Which brings me to the reason that airports are so sad. So here I am, looking at souvenirs from a city I've never seen and will not see anytime soon. The flight attendant, the guy that stamps my passport, and security people all say what I assume to be “thank you” or “good-bye” or “have a pleasant trip” in a language I don't know, and I never know if it is more polite to say “thank you” in English or stay silent. I feel bad for not have doing some research on Sweden before I got here, like it should be an expected courtesy to know a little bit about a country you are visiting before you get there. I know even less about Latvia, my next stop.
Sept. 30, 2010
I'm here! My very LONG trip went smoothly, and although it took an irritatingly long time to get past the border control guys (there were three of them, but they kept switching booths for some reason, causing all of the travelers to run from one line to the other and back again, trying to predict which one would get them through the fastest. I did a bad job picking. If everyone weren't so cranky it would have been hilarious).
I was met at the doors of the airport by my new office's driver and American director, and they quickly got me shuffled off to my temporary apartment, leaving me to sleep (it was about 5 a.m. at this point).
Incidentally, I am writing this now at 4:30 a.m. today because I unfortunately have a messed-up internal clock.
The apartment, which from the outside and stairwell looks exactly like every apartment building I saw in Kyrgyzstan (boxy, cold, gray, crumbling), is very nice and comfortable. Its pretty huge for just me, nicely decorated with new-looking furniture and fixtures (if you like Central Asian neo-baroque, or whatever you would call the style of home decorating that they prefer in this part of the world), comfortable, and spotless. Some perks: three big windows, big bed, new stove and oven that looks like its never been used, and satellite TV (BBC World and Aljazeera English!).
I woke up around noon, cleaned up, and visited the supermarket across the street to change my money and get something to eat. As soon as I poked my head out of the building, I noticed a woman bent over a cooking pot propped on bricks in small fire. Hooray, I'm in Central Asia again!
My apartment is in a quiet area near the central hub of the city. Two of the Americans who work at my office live on the same block, and besides the supermarket, there is also a Georgian restaurant that the thee of us ate at last night (leftover hachupuri—Georgian cheesy bread—is in the fridge for breakfast!) and, apparently, a small produce market that I haven't visited yet.
The driver came to bring me to the office in late afternoon (its in walking distance, but I don't know the way yet), just in time for a quick tour and then a little award ceremony and reception for the Tajikistani lawyers who went on a professional development/study tour of America in the summer.
I knew I would like working at the office as soon as I saw the ping-pong table directly inside the office's compound gates.

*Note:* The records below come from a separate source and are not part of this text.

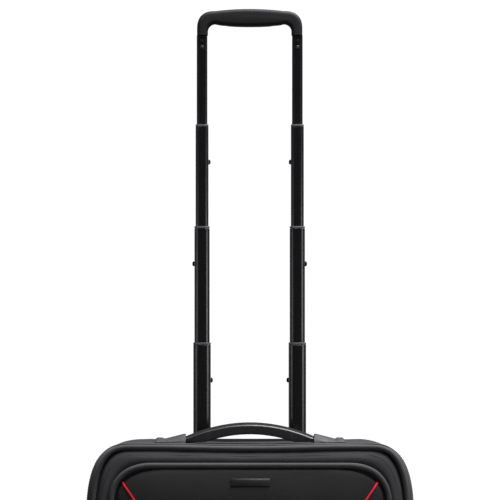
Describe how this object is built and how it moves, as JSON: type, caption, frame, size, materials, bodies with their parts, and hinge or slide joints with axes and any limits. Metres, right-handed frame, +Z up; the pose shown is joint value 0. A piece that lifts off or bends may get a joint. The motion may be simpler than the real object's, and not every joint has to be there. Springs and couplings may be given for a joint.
{
  "type": "softside upright suitcase",
  "caption": "Softside upright cabin case on inline wheels with a zipped front lid, padded pocket, telescoping trolley handle, top and side carry handles.",
  "frame": {"origin": "on the floor, under the middle of the case's outer box", "axes": "+Z up, the front pocket faces -Y, the side handle is on +X"},
  "size_m": [0.424, 0.216, 0.9932],
  "materials": {
    "fabric": "woven polyester, matt",
    "panel": "fine twill over foam, matt",
    "plastic": "moulded, fine texture",
    "grip": "satin soft-touch",
    "button": "satin",
    "tube": "black anodised, satin",
    "collar": "satin",
    "pin": "satin",
    "steel": "turned",
    "rubber": "matt",
    "zipper": "nylon coil",
    "slider": "black gloss paint",
    "badge": "satin, blank"
  },
  "bodies": {
    "case": {"body_shell": "fabric", "zipper_chain_case": "zipper", "handle_bezel": "plastic", "base_tube_left": "tube", "base_tube_right": "tube", "base_bracket": "plastic", "ear_left": "plastic", "ear_right": "plastic", "carry_end_left": "grip", "carry_end_right": "grip", "wheel_housing_left": "plastic", "wheel_housing_right": "plastic", "axle_left": "steel", "axle_right": "steel", "front_foot_left": "plastic", "front_foot_right": "plastic", "rear_guard": "plastic", "side_foot_front": "plastic", "side_foot_rear": "plastic", "side_mount_upper": "plastic", "side_mount_lower": "plastic"},
    "lid": {"lid_shell": "fabric", "zipper_chain_lid": "zipper", "pocket_panel": "panel", "badge_plate": "badge"},
    "stage4": {"stage4_tube_left": "tube", "stage4_tube_right": "tube", "stage4_collar_left": "collar", "stage4_collar_right": "collar", "stage4_pin_left": "pin", "stage4_pin_right": "pin"},
    "stage3": {"stage3_tube_left": "tube", "stage3_tube_right": "tube", "stage3_collar_left": "collar", "stage3_collar_right": "collar", "stage3_pin_left": "pin", "stage3_pin_right": "pin"},
    "stage2": {"stage2_tube_left": "tube", "stage2_tube_right": "tube", "stage2_collar_left": "collar", "stage2_collar_right": "collar", "stage2_pin_left": "pin", "stage2_pin_right": "pin"},
    "stage1": {"stage1_tube_left": "tube", "stage1_tube_right": "tube", "grip": "grip"},
    "grip_button": {"grip_button": "button"},
    "carry_handle": {"carry_grip": "grip"},
    "side_handle": {"side_grip": "grip"},
    "wheel_left": {"tyre_left": "rubber", "hub_left": "plastic"},
    "wheel_right": {"tyre_right": "rubber", "hub_right": "plastic"},
    "slider_upper": {"zip_slider_upper": "slider"},
    "tab_upper": {"zip_tab_upper": "slider"},
    "slider_lower": {"zip_slider_lower": "slider"},
    "tab_lower": {"zip_tab_lower": "slider"}
  },
  "joints": [
    {"name": "lid_hinge", "type": "hinge", "parent": "case", "child": "lid", "pos_m": [0, -0.0684, 0.046], "axis": [1, 0, 0], "range_deg": [0, 90]},
    {"name": "stage4_slide", "type": "slide", "parent": "case", "child": "stage4", "axis": [0, 0, 1], "range_m": [-0.161, 0], "deforming": ["stage4_pin_left", "stage4_pin_right"]},
    {"name": "stage3_slide", "type": "slide", "parent": "stage4", "child": "stage3", "axis": [0, 0, 1], "range_m": [-0.1438, 0], "deforming": ["stage3_pin_left", "stage3_pin_right"]},
    {"name": "stage2_slide", "type": "slide", "parent": "stage3", "child": "stage2", "axis": [0, 0, 1], "range_m": [-0.1255, 0], "deforming": ["stage2_pin_left", "stage2_pin_right"]},
    {"name": "stage1_slide", "type": "slide", "parent": "stage2", "child": "stage1", "axis": [0, 0, 1], "range_m": [-0.1115, 0]},
    {"name": "grip_button_press", "type": "slide", "parent": "stage1", "child": "grip_button", "axis": [0, 0, 1], "range_m": [0, 0.004], "stiffness_N_per_m": 600},
    {"name": "carry_handle_lift", "type": "slide", "parent": "case", "child": "carry_handle", "axis": [0, 0, 1], "range_m": [0, 0.012], "stiffness_N_per_m": 1500, "deforming": ["carry_end_left", "carry_end_right"]},
    {"name": "side_handle_lift", "type": "slide", "parent": "case", "child": "side_handle", "axis": [1, 0, 0], "range_m": [0, 0.004], "stiffness_N_per_m": 1500},
    {"name": "wheel_left_spin", "type": "hinge", "parent": "case", "child": "wheel_left", "pos_m": [-0.166, 0.08, 0.028], "axis": [1, 0, 0], "continuous": true},
    {"name": "wheel_right_spin", "type": "hinge", "parent": "case", "child": "wheel_right", "pos_m": [0.166, 0.08, 0.028], "axis": [1, 0, 0], "continuous": true},
    {"name": "slider_upper_slide", "type": "slide", "parent": "case", "child": "slider_upper", "axis": [0, 0, 1], "range_m": [0, 0.07]},
    {"name": "slider_lower_slide", "type": "slide", "parent": "case", "child": "slider_lower", "axis": [0, 0, 1], "range_m": [-0.145, 0]},
    {"name": "tab_upper_swing", "type": "hinge", "parent": "slider_upper", "child": "tab_upper", "pos_m": [0.2039, -0.06835, 0.3], "axis": [0, -1, 0], "range_deg": [0, 150]},
    {"name": "tab_lower_swing", "type": "hinge", "parent": "slider_lower", "child": "tab_lower", "pos_m": [0.2039, -0.06835, 0.256], "axis": [0, -1, 0], "range_deg": [0, 150]}
  ]
}
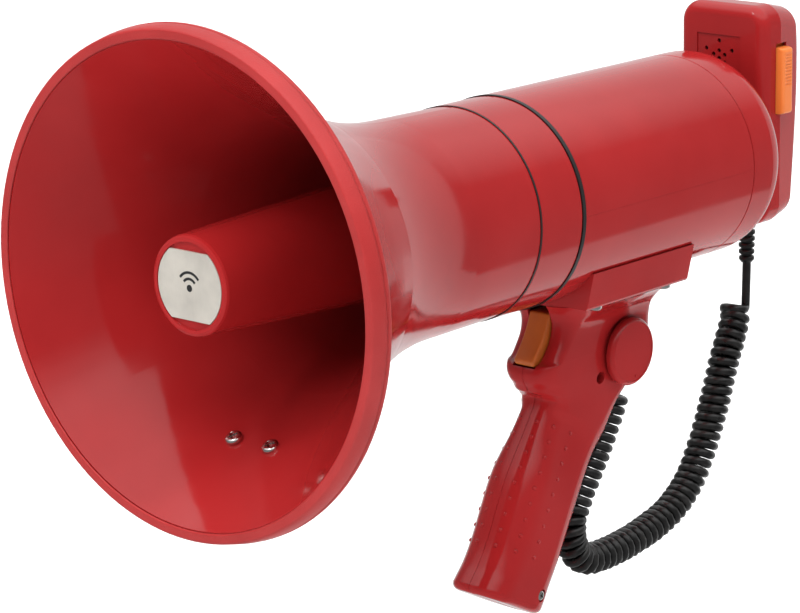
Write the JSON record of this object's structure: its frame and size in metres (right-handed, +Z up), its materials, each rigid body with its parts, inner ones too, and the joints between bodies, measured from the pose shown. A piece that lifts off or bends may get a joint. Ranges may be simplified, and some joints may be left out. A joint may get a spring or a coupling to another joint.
{
  "type": "megaphone",
  "caption": "Hand-held megaphone with a folded horn, a trigger grip, a volume knob and a hand microphone on a curly cord hung on its rear cap.",
  "frame": {"origin": "middle of the hand grip, on the seam between its halves", "axes": "+Y runs from the horn's mouth back along its axis to the microphone, +Z is up, +X is the volume knob's side"},
  "size_m": [0.23, 0.4324, 0.3252],
  "materials": {
    "body_red": "glossy moulded red shell with light scuffs",
    "rim_red": "fine-grained red guard",
    "inner_black": "plain black moulding",
    "plate_metal": "brushed",
    "screw_chrome": "bright plated",
    "diaphragm_film": "brown film",
    "copper": "enamelled copper wire",
    "steel": "zinc plated",
    "magnet": "dark ferrite",
    "gasket_rubber": "satin",
    "board_green": "lacquered board",
    "heat_sink": "matt",
    "cell_jacket": "plain dark sleeve",
    "contact_brass": "nickelled",
    "trigger_orange": "fine pebble grain",
    "button_orange": "satin",
    "cord_black": "glossy jacket"
  },
  "bodies": {
    "megaphone": {"rim_guard": "rim_red", "horn_bell": "body_red", "throat_tube": "inner_black", "reflector_cone": "body_red", "name_plate": "plate_metal", "reflector_stays": "inner_black", "horn_screws": "screw_chrome", "horn_nuts": "screw_chrome", "driver_front_plate": "inner_black", "driver_diaphragm": "diaphragm_film", "voice_coil": "copper", "driver_top_plate": "steel", "driver_magnet": "magnet", "driver_yoke": "steel", "front_gasket": "gasket_rubber", "middle_band": "body_red", "rear_gasket": "gasket_rubber", "rear_case": "body_red", "bulkhead": "inner_black", "amplifier_board": "board_green", "heat_sink": "heat_sink", "output_transformer": "steel", "capacitors": "inner_black", "battery_holder": "inner_black", "battery_cells": "cell_jacket", "cell_contacts": "contact_brass", "saddle": "body_red", "saddle_screws": "screw_chrome", "grip_left": "body_red", "grip_right": "body_red", "handle_screws": "screw_chrome", "trigger_pin": "steel", "trigger_spring": "steel", "talk_switch": "inner_black", "volume_control": "inner_black", "cord_gland": "cord_black", "cord_curl": "cord_black"},
    "trigger": {"trigger": "trigger_orange"},
    "volume_knob": {"volume_knob": "body_red", "knob_spindle": "steel"},
    "rear_cap": {"battery_cover": "body_red", "cover_seal": "gasket_rubber", "mic_hanger": "inner_black", "hanger_screws": "screw_chrome", "cord_lead": "cord_black"},
    "microphone": {"mic_back_shell": "body_red", "mic_front_shell": "body_red", "mic_clip": "inner_black", "mic_element": "heat_sink", "mic_board": "board_green", "mic_screws": "screw_chrome", "mic_boot": "cord_black", "mic_switch_spring": "steel"},
    "talk_bar": {"mic_switch": "button_orange"}
  },
  "joints": [
    {"name": "trigger_pull", "type": "hinge", "parent": "megaphone", "child": "trigger", "pos_m": [0, 0.0129, 0.0835], "axis": [1, 0, 0], "range_deg": [0, 7], "stiffness_Nm_per_rad": 0.3, "deforming": ["trigger_spring"]},
    {"name": "volume_turn", "type": "hinge", "parent": "megaphone", "child": "volume_knob", "pos_m": [0.0215, 0.0514, 0.0604], "axis": [1, 0, 0], "range_deg": [0, 270]},
    {"name": "cap_slide", "type": "slide", "parent": "megaphone", "child": "rear_cap", "axis": [0, 1, 0], "range_m": [0, 0.03]},
    {"name": "mic_lift", "type": "slide", "parent": "rear_cap", "child": "microphone", "axis": [0, 0, 1], "range_m": [0, 0.025]},
    {"name": "talk_press", "type": "slide", "parent": "microphone", "child": "talk_bar", "axis": [-1, 0, 0], "range_m": [0, 0.0025], "stiffness_N_per_m": 800, "deforming": ["mic_switch_spring"]}
  ]
}
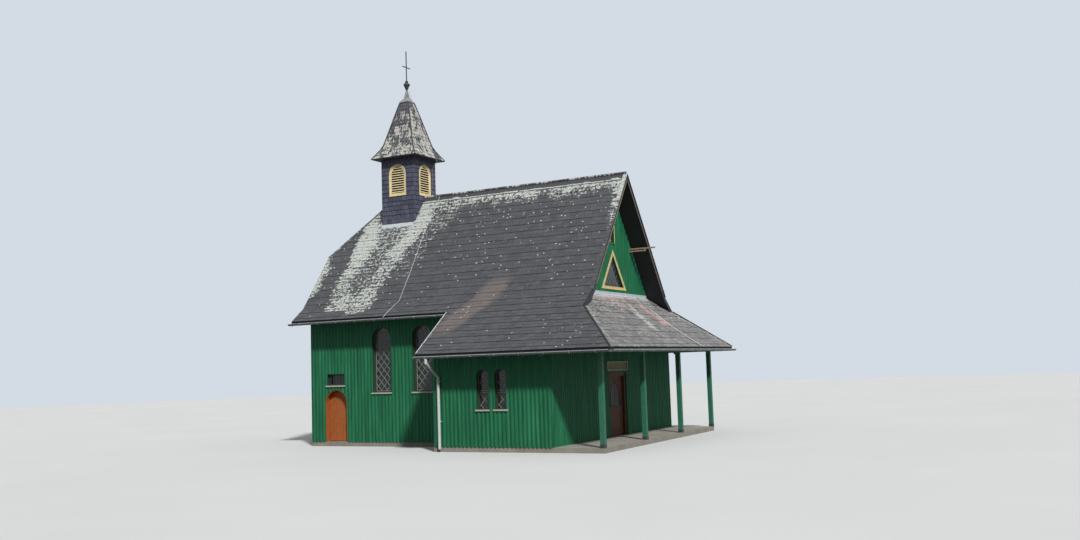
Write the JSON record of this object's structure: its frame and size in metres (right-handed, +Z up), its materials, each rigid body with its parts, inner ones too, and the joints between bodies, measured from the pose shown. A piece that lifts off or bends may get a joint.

On the other side of the courtyard, exquisitely ornate carved wood doors of the office's main building were thrown wide open to let in the sunshine and fresh air from the garden (by the way, the weather is absolutely perfect). Luckily, they decided to set up my work space in the bright reception area rather than the isolated classroom. My desk is set next to a large upper-level window that opens up into the garden, giving me the illusion of sitting among the branches of a persimmon tree now heavy with bright orange fruit.
My new co-workers are being so nice already. As I went around meeting people in the office, a few showed me my date of arrival marked on their calendars with prominence. They kindly suggested that I sleep in tomorrow and come in to the office whenever I wake up (such a switch from PC where we arrived in the wee hours of the morning and started our first meeting a few hours later).
My first impression of Dushanbe: in many ways it looks a lot like Bishkek, but with a completely different vibe. It has a certain vibrancy similar to southern Kyrgyzstan which I suppose comes from the bright sun, fruit trees, and colorful clothes. I didn't think it was possible, but there are even more shiny, sparkley clothes here than in Uzgen. At night the streets in this area are lit up with colored lights. This street has multicolored palm tree shapes.